In Libya, after a period of stalemate, on 6 June the Benghazi-centred rebels took the city of Yafran. Al Jazeera reports that more Qaddafi officers have defected, and many reporters say that the quiet in Tripoli, under Qaddafi’s control, is fragile, hiding mass discontent.

Russia has accused NATO of “mission creep”, charging that the NATO powers will soon have ground troops in Libya.
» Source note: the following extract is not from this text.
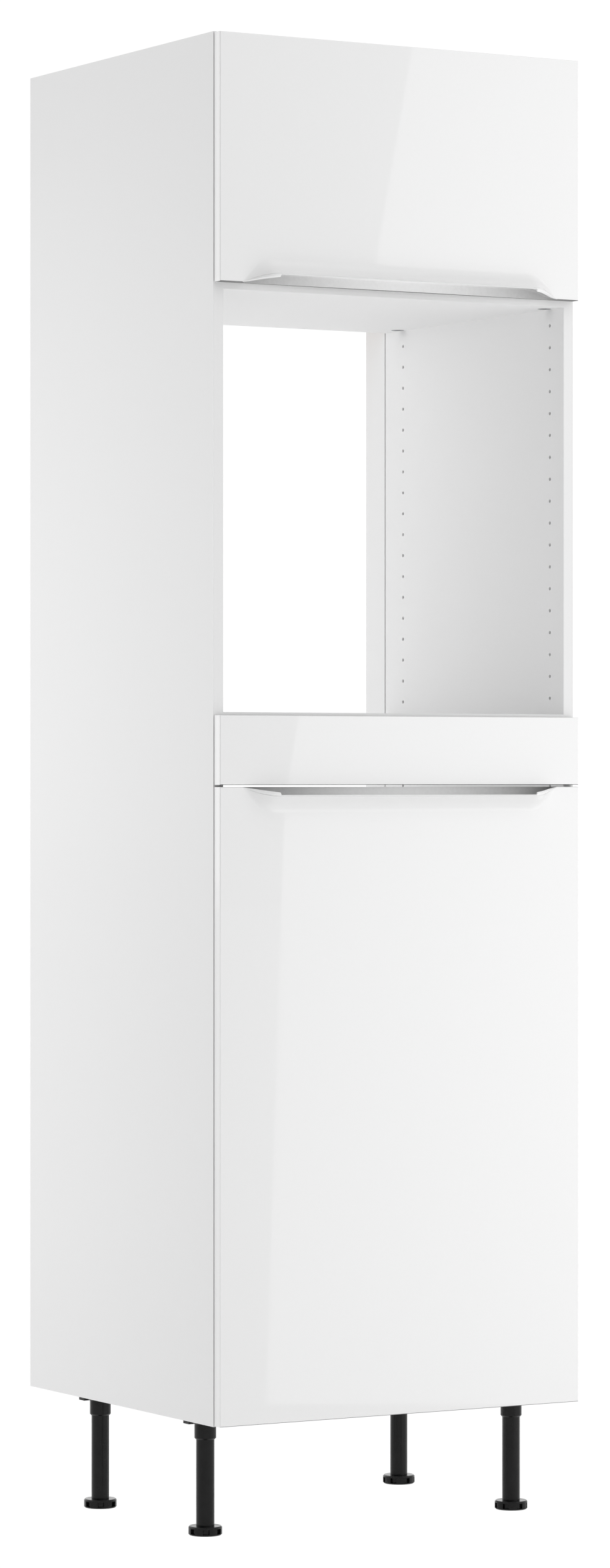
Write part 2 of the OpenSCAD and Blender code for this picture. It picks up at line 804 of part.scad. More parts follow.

Although British and French helicopter gunships have been deployed in recent days, stepping up the NATO aerial operation, the British government denied any intention of using “combat” ground troops.

In Syria, too, the dictatorship, which a few weeks look poised to crush the rebellion at least for the time being, is in trouble.

On Monday 6 June it claimed that the opposition had killed 120 police, in an attempt to provide a pretext for increased repression.

As Joshua Landis of Syria Comment sums it up, “the government has met with no success in quelling the revolt despite an escalating death rate and an ever more ruthless crack down”.

Syrian opposition forces — Kurdish groups, the Muslim Brotherhood, and various Western-based exiles — held a conference in Turkey, 31 May to 3 June.

After, reportedly, some wrangling with the Brotherhood, they agreed a more or less secular programme, with no social or economic demands: for Assad to go, and “for a pluralistic, parliamentary, and democratic regime”. Some exile oppositionists have dismissed the conference in Turkey as unrepresentative, but there is no sign yet of a clear left-wing or working-class pole within the opposition movement.

But it is immensely brave and continues to go on the streets week after week to risk death.